On none of those occasions was the result of the shot as poor as his reaction indicated, demonstrating how high Woods sets the bar for himself. Or perhaps it was because his game is still a work in progress. Or perhaps it was because he knew that even though he was going low, this was a day on which others were going even lower.

With an early tee time on Thursday and an afternoon time on Friday, Woods was able to avoid the rain that rolled in late in the first round and has a chance to play Friday after the bad weather clears out. "The weather was supposed to come in at 11 o'clock and it didn't come," he said. "As of right now, we are on the good side of the draw."

This has not been an easy week for Woods. The British media has looked for hidden meaning in every nuance by Woods or his caddie Steve Williams. When Williams told a reporter Woods has not putted well this year, one tabloid acted like the looper was passing state secrets.

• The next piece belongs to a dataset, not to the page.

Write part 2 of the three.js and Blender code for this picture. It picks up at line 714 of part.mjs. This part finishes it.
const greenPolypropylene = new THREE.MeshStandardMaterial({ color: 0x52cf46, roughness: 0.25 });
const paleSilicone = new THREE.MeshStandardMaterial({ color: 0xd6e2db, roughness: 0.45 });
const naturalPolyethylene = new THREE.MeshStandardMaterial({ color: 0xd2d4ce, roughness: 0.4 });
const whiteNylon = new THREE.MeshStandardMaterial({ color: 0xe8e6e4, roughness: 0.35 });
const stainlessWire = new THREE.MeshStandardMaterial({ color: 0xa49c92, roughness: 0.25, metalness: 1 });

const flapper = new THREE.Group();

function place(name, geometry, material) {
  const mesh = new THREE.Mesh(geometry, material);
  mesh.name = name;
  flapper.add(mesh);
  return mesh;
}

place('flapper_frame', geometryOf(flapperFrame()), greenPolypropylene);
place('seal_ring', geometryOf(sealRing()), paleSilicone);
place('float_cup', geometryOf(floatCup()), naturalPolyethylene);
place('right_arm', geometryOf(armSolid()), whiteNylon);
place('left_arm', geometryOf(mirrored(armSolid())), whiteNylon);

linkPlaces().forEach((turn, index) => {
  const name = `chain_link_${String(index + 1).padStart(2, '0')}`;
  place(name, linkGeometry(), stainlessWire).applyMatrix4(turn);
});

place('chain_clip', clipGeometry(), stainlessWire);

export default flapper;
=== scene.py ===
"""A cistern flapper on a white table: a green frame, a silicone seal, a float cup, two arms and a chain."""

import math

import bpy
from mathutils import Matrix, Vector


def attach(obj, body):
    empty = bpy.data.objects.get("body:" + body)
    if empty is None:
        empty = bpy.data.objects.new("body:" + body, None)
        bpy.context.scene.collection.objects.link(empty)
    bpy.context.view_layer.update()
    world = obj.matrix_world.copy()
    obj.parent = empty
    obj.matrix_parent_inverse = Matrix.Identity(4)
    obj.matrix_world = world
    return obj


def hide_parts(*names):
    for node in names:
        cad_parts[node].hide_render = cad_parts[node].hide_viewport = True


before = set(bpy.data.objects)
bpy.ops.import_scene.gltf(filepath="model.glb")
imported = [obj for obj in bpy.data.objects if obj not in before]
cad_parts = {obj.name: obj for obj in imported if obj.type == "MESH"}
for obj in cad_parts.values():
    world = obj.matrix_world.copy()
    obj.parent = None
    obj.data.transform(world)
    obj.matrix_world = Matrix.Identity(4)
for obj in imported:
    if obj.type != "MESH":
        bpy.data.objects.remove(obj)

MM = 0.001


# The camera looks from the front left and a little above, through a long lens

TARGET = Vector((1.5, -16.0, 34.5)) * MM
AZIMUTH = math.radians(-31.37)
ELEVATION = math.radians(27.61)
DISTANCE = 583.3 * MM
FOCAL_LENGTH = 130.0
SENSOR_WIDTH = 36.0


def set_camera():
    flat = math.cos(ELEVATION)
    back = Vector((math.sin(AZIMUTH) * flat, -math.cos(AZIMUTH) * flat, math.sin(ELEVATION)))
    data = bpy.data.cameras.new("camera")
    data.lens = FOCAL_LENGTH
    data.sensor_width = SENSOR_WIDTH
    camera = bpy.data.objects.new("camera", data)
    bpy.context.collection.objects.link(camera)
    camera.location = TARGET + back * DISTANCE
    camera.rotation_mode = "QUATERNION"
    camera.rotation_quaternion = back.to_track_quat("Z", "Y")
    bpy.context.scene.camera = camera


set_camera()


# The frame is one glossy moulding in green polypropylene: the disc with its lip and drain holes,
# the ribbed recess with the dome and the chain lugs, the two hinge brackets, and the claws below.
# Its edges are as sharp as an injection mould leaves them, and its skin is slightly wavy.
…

Woods was probably happy to see McIlroy on top of the leader board. Perhaps the 21-year-old from Northern Ireland would give the tabs something else to write about.

Mostly, Woods was controlled after his round, dismissing many questions with stock phrases like, "I putted pretty good today," or the ever-popular, "It's getting better every week," not to mention the always reliable, "We got a long way to go."

But the one cliché that was indisputably true was his assessment that, "I'm in good shape." Even though this was a day on which he could have done better, Woods did one thing necessary to win a major: He didn't play his way out of it early.

Certainly, it is an indication of how Woods game has improved that a 67 left an unsatisfying taste in his mouth. And who would have thought we'd ever end a Tiger Woods story with this thought: Now we will see how his game holds up as the pressure of the British Open builds.